Días previos a la Nochebuena y Navidad, en nuestra casa se respiraba y vivía un clima diferente. De la rutina habitual, se pasaba a una inusitada variedad que cumplíamos rigurosamente, desde los mas grandes a los mas chicos.

La limpieza general de la casa hasta el último rincón, a cargo de las mujeres de la familia, no escapaba al ojo vigilante de mi madre que impartía órdenes a los cuatro vientos. Todo debía relucir para esperar a mis hermanos mayores que llegaban con sus familias desde otras provincias.

El día 23, mi madre con algunos de sus ocho hijos preparaba los canastos y bolsos para la compra de frutas y verduras en la Feria municipal. Había que hacerlo muy temprano, pues la concurrencia era masiva. Podía faltar algo en esta compra, menos el ananá que le daba el toque definitivo al clericó.
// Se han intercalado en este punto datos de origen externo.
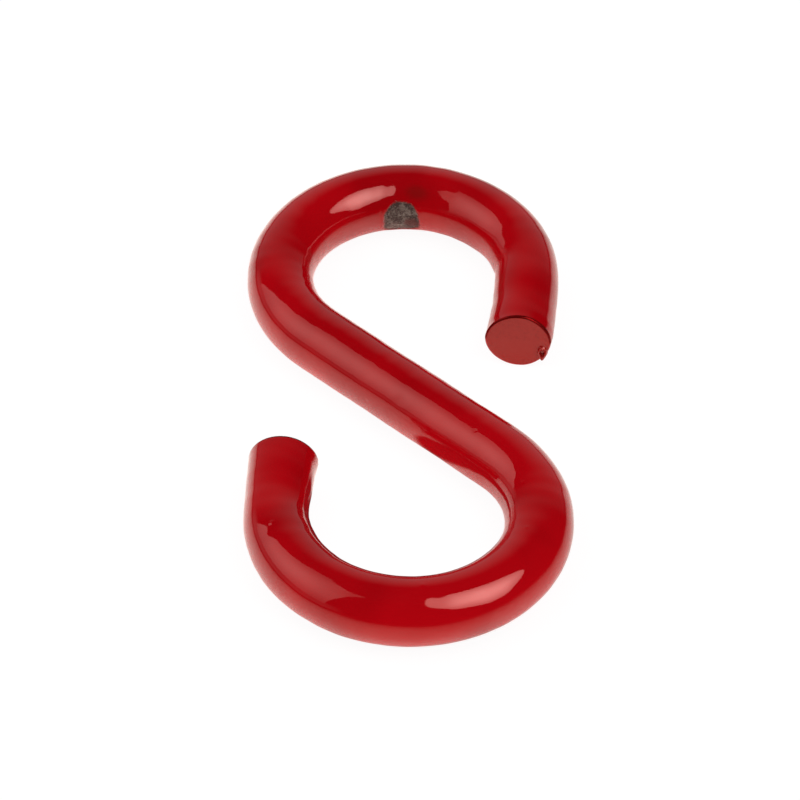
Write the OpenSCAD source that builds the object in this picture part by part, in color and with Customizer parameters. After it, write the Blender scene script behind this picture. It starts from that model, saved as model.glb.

La preparación de la comida de Nochebuena se repartía entre quienes la hacían en la cocina de la casa, a cargo de mi madre, sus hijas y nueras y la que se preparaba en el fondo, en el horno de barro, a cargo de mis hermanos y cuñados. Cada grupo familiar era una estampa hogareña enlazada mágicamente por el sonido de alguna radio.

A los más chicos nos asignaban dos tareas muy importantes: una, pelar la fruta para el clericó bajo la atenta mirada de algún adulto que impedía comer nada antes de tiempo (¡y tan rico los duraznos chatos como para no comerse uno con trampa!) y otra, esperar al hielero y abastecer la heladerita y el tacho donde se disponían las bebidas cubiertas con viruta y arpilleras bien remojadas. Mis ojos sólo buscaban la Bidú.

Cada hora del día sumaba una emoción distinta. A las 20, el sueño acariciado durante el año. El sorteo del Gordo de Navidad nos convocaba alrededor de la radio capilla, esperando la conexión con Radio El Mundo de Buenos Aires. ¿Cómo haría mi madre para ahorrar y comprar un quinto de la lotería en Casa Sanguedolce? ¿Por fin haríamos realidad nuestros sueños! Y después, el conformismo inmediato: "¡anduvimos cerquita!", "¡sacamos terminación!", "¡qué pálpito, yo te decía… ¡jugale al 7"!

Y el mesón interminable para tantos hijos, para tanta familia. La ansiedad indisimulada hasta que por fin, desde la Bodega Graffigna sonaba la sirena anunciando las 12 de la noche. Todos de pie brindábamos, nos abrazábamos y con lágrimas en los ojos nos dábamos un beso. Era la hora de los "cuetes" que algún cuñado cómplice nos regalaba. Finalmente, el tradicional saludo entre vecinos, los brindis, los saludos, las risas, la alegría, mi primera comunión en Misa de Gallo.

Desde un humilde pesebre, un niño recién nacido y de ojitos muy brillantes me extendía sus brazos.